[Object modeling scripts]
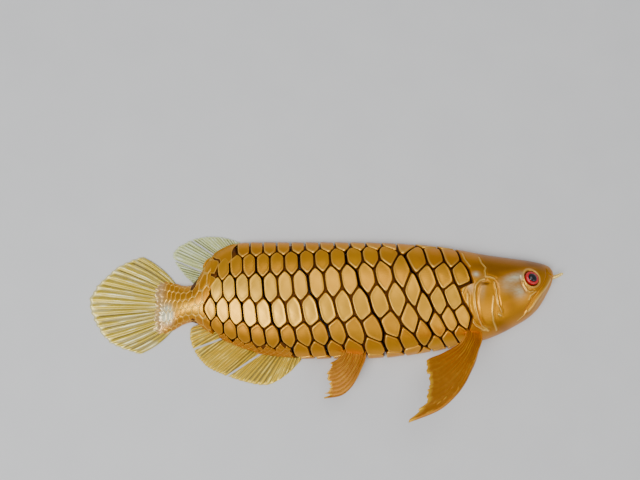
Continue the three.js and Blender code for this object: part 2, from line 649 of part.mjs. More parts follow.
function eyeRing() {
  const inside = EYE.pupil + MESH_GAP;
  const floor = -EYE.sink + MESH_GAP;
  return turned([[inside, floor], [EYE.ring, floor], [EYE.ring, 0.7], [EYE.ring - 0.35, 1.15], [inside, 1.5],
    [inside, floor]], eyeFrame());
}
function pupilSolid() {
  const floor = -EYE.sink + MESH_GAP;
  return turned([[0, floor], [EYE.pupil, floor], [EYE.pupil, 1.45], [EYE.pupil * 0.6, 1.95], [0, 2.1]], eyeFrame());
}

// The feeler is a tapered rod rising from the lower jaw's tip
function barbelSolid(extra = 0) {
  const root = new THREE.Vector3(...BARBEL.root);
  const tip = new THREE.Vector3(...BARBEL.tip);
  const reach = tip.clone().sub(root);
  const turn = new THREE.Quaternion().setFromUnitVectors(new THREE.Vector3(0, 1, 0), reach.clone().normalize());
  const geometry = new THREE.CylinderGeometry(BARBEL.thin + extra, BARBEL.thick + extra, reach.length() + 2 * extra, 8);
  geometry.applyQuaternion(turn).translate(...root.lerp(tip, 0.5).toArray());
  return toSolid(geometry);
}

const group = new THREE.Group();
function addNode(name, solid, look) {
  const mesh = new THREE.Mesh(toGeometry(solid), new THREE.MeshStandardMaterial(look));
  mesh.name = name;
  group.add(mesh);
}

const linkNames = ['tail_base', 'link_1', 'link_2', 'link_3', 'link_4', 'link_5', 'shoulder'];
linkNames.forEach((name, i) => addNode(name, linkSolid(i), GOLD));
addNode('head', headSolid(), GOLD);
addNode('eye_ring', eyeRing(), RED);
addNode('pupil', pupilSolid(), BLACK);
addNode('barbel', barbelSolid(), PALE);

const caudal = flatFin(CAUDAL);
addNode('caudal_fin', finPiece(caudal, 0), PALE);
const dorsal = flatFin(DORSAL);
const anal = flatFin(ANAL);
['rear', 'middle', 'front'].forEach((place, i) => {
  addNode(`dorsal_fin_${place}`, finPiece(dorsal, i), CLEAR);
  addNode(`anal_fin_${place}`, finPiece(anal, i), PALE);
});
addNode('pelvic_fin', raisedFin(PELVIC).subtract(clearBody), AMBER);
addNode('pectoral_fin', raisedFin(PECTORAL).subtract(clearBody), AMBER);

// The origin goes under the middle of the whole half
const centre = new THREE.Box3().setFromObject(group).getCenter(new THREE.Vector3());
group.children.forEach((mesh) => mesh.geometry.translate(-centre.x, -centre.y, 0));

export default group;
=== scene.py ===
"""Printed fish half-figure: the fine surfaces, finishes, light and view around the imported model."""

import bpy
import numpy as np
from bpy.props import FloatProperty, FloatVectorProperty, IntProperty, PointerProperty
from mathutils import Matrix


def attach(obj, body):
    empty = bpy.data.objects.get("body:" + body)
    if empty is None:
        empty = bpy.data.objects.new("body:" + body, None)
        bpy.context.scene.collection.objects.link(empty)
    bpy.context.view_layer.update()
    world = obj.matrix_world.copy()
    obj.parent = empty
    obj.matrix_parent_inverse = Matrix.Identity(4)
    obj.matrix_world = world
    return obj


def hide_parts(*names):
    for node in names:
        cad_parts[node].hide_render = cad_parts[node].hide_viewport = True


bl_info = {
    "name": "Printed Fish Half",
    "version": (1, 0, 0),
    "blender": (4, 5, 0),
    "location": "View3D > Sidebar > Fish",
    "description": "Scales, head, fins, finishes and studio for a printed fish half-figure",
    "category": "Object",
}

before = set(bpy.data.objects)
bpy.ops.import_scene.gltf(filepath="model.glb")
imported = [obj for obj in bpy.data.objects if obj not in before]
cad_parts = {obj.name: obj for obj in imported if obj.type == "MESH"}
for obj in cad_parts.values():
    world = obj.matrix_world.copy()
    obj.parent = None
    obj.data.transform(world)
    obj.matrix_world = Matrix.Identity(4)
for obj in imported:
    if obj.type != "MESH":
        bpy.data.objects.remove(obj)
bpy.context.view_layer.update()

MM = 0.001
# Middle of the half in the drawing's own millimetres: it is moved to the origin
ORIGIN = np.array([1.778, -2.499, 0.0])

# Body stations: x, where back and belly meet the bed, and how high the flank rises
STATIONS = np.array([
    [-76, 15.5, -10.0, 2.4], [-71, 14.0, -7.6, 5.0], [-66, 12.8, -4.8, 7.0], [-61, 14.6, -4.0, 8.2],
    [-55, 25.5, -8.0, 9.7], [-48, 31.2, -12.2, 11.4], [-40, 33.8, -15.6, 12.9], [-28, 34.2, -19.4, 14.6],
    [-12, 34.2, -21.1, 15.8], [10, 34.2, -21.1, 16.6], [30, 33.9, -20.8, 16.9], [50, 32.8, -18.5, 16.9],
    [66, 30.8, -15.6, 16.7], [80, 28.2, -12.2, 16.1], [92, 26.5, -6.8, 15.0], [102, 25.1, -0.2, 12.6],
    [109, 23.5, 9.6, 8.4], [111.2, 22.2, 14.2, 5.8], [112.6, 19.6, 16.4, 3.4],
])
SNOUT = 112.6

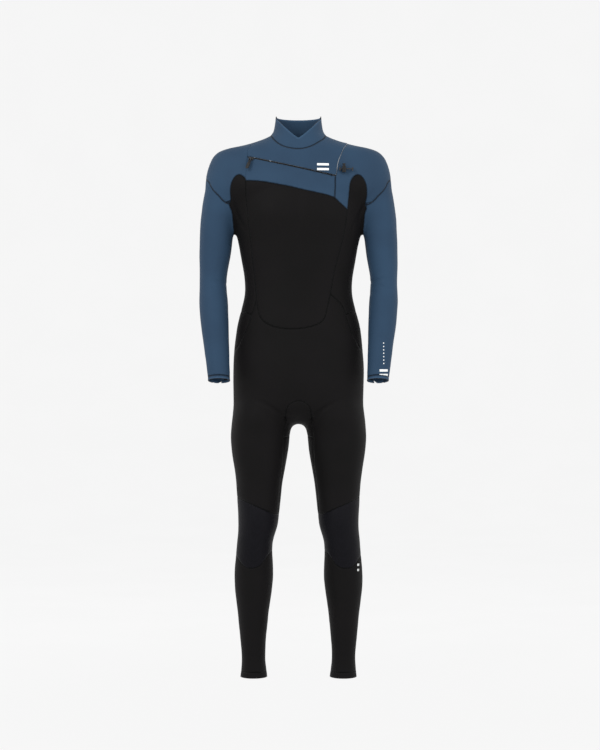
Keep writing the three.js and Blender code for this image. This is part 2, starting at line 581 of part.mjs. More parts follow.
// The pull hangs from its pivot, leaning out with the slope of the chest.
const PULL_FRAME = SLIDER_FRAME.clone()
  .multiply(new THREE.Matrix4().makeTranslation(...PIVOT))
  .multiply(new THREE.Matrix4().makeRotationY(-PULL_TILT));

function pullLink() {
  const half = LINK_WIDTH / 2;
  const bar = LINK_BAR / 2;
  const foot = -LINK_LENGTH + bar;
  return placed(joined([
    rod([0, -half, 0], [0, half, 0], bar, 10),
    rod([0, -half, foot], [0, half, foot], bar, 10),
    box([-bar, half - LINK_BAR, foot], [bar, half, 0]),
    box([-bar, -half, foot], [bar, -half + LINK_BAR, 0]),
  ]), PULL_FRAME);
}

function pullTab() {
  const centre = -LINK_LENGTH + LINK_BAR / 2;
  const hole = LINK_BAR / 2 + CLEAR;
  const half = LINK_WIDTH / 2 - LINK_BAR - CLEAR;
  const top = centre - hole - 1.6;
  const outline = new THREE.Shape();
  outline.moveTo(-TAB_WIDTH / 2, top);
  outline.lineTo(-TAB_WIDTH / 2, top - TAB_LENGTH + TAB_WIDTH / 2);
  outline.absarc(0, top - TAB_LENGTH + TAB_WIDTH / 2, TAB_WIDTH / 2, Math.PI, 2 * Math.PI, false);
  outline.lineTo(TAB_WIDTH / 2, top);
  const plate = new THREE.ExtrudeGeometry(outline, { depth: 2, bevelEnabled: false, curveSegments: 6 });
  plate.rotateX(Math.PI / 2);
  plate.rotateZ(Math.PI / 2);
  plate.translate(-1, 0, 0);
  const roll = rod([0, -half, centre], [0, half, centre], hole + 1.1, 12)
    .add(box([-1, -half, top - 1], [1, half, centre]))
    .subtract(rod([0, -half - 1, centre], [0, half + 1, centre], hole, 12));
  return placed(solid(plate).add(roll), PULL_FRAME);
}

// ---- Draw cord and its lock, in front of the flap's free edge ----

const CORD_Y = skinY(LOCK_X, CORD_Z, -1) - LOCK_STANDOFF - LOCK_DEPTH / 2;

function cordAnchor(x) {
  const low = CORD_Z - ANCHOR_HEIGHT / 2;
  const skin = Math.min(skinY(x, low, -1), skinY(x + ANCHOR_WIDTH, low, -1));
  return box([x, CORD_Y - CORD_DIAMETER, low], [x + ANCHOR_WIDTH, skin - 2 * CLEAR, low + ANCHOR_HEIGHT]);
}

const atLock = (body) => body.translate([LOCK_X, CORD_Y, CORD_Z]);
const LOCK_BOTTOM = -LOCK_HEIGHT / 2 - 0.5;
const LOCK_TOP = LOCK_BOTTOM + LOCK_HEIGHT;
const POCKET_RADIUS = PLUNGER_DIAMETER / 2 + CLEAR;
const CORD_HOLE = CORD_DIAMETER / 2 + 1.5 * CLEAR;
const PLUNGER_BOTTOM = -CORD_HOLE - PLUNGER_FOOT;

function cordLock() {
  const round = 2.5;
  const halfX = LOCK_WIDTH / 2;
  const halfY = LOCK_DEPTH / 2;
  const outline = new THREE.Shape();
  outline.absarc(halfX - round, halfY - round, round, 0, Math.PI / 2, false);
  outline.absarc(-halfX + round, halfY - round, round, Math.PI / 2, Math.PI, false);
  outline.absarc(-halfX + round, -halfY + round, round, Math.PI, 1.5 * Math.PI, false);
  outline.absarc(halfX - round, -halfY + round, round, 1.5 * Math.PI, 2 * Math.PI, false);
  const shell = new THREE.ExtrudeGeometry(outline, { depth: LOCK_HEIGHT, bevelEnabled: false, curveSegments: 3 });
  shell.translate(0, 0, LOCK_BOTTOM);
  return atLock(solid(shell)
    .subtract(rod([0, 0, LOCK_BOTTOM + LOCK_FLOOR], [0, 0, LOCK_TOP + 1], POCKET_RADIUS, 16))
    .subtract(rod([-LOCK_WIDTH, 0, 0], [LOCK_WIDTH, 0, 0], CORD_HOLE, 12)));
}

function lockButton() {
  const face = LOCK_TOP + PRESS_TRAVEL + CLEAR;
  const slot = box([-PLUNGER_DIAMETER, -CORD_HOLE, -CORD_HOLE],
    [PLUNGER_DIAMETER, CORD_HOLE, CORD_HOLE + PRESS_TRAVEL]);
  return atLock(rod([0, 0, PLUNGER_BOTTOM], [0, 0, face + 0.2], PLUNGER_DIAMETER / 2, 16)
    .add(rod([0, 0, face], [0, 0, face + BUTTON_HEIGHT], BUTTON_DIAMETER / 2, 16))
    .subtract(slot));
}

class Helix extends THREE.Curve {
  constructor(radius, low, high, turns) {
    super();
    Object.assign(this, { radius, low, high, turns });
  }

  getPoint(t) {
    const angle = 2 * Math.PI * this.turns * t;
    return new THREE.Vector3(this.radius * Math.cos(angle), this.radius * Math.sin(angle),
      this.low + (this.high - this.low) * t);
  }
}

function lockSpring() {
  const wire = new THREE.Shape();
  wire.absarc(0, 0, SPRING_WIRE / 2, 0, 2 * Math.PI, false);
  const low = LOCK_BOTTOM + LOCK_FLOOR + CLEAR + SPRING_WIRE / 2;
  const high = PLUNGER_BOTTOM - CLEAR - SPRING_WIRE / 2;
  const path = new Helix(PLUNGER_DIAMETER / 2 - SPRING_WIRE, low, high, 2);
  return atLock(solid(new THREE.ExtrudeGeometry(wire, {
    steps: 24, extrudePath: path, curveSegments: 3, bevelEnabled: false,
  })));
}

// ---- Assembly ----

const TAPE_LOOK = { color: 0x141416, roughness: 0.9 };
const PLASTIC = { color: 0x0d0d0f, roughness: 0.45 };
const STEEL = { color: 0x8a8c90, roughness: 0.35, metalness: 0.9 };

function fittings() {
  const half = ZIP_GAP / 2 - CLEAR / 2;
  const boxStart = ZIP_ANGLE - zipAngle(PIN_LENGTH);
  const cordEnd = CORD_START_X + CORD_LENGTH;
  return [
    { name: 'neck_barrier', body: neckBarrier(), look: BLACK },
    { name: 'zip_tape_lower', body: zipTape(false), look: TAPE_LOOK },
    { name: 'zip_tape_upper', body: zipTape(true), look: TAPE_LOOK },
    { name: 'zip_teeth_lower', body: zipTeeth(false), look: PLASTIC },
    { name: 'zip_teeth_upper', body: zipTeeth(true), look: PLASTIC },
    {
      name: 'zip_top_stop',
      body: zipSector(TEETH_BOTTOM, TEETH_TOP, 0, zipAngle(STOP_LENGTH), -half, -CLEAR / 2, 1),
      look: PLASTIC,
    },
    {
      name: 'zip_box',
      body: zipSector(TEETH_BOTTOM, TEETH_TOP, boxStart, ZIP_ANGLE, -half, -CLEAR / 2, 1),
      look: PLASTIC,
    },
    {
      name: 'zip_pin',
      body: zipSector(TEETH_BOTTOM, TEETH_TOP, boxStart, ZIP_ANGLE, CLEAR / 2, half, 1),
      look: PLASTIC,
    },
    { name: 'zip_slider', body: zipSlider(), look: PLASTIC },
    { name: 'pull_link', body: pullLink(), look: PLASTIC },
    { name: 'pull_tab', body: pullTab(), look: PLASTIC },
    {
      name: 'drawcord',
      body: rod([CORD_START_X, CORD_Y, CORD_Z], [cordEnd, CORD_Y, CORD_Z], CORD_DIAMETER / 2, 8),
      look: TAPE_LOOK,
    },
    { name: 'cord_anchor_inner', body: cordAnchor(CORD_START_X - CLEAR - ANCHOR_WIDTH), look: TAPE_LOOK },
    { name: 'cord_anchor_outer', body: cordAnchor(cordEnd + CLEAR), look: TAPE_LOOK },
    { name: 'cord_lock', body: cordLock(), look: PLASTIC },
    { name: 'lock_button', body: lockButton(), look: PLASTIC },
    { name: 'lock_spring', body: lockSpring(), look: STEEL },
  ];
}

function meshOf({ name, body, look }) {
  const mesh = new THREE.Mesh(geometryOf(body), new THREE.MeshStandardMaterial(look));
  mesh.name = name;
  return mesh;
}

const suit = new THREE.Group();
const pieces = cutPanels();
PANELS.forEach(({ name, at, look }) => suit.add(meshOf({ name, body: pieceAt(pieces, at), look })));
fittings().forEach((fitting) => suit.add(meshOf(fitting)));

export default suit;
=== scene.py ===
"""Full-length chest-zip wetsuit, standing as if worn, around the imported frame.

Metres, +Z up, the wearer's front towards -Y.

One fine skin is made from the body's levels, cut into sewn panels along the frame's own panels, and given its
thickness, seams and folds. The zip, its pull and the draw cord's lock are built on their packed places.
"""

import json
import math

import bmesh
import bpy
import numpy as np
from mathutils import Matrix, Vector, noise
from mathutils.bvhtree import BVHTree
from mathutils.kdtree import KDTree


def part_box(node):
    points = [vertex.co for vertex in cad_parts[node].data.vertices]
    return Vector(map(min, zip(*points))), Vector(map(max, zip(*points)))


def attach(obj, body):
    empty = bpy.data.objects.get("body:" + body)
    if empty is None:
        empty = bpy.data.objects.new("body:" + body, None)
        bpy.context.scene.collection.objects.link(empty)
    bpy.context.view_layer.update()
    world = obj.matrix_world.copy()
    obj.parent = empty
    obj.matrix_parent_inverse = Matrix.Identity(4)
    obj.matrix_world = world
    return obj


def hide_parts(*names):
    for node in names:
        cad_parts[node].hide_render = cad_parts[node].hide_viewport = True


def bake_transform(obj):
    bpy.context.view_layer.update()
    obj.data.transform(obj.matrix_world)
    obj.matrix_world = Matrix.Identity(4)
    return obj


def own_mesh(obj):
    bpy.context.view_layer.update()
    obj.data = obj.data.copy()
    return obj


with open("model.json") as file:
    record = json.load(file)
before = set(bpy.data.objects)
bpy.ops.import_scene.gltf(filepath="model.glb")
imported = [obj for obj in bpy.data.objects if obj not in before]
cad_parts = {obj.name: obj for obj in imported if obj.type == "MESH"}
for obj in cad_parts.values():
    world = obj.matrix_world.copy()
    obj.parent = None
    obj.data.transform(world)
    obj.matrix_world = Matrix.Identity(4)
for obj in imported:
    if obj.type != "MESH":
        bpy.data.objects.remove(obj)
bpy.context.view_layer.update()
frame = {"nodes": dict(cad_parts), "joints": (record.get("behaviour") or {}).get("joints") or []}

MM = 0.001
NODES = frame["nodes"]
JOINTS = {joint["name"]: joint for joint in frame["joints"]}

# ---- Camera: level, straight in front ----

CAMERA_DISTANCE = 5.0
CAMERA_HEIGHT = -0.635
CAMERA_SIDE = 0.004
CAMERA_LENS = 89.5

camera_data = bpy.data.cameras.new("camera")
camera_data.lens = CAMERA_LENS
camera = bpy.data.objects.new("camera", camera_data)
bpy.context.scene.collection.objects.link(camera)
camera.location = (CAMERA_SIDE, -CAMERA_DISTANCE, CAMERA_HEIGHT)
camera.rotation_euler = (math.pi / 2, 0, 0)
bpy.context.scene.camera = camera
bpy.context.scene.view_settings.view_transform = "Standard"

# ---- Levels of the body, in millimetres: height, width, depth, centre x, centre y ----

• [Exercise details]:
Pick out and copy the lines of the material that include the word "joints".

• [Reply]:
frame = {"nodes": dict(cad_parts), "joints": (record.get("behaviour") or {}).get("joints") or []}
JOINTS = {joint["name"]: joint for joint in frame["joints"]}